Task description →
Please give the data below again in full, exactly as it stands.

Source material →
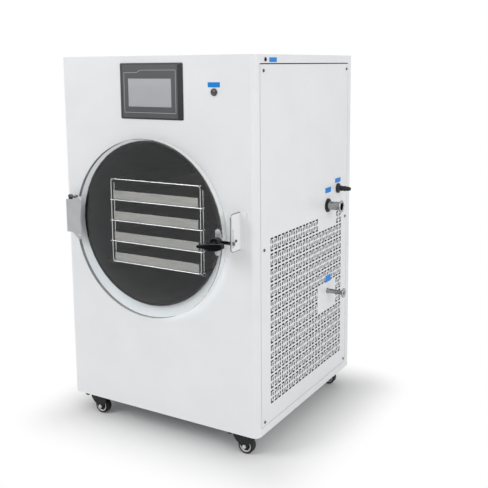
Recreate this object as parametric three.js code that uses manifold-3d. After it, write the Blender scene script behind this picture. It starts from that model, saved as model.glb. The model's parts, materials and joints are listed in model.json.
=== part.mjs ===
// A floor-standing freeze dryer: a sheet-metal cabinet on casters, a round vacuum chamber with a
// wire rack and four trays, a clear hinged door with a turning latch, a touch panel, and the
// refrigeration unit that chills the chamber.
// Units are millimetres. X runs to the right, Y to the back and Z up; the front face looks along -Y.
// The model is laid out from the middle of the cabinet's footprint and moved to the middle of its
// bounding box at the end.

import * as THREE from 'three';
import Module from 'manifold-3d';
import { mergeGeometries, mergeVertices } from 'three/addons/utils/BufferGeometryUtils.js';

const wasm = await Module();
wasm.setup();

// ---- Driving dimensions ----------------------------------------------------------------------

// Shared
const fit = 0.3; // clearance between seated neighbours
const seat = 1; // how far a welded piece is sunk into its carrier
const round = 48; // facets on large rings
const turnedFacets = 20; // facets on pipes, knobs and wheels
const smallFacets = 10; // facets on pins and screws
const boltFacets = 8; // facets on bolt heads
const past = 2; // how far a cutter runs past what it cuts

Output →
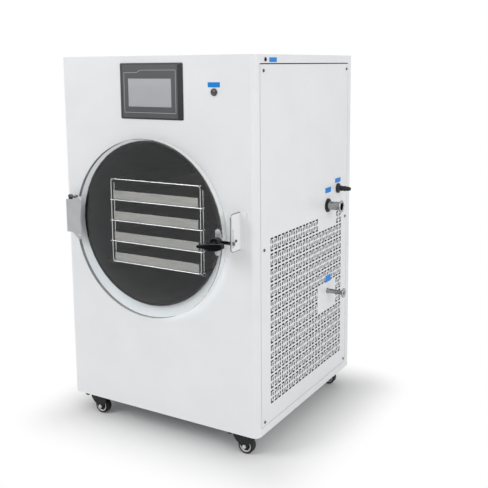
Recreate this object as parametric three.js code that uses manifold-3d. After it, write the Blender scene script behind this picture. It starts from that model, saved as model.glb. The model's parts, materials and joints are listed in model.json.
=== part.mjs ===
// A floor-standing freeze dryer: a sheet-metal cabinet on casters, a round vacuum chamber with a
// wire rack and four trays, a clear hinged door with a turning latch, a touch panel, and the
// refrigeration unit that chills the chamber.
// Units are millimetres. X runs to the right, Y to the back and Z up; the front face looks along -Y.
// The model is laid out from the middle of the cabinet's footprint and moved to the middle of its
// bounding box at the end.

import * as THREE from 'three';
import Module from 'manifold-3d';
import { mergeGeometries, mergeVertices } from 'three/addons/utils/BufferGeometryUtils.js';

const wasm = await Module();
wasm.setup();

// ---- Driving dimensions ----------------------------------------------------------------------

// Shared
const fit = 0.3; // clearance between seated neighbours
const seat = 1; // how far a welded piece is sunk into its carrier
const round = 48; // facets on large rings
const turnedFacets = 20; // facets on pipes, knobs and wheels
const smallFacets = 10; // facets on pins and screws
const boltFacets = 8; // facets on bolt heads
const past = 2; // how far a cutter runs past what it cuts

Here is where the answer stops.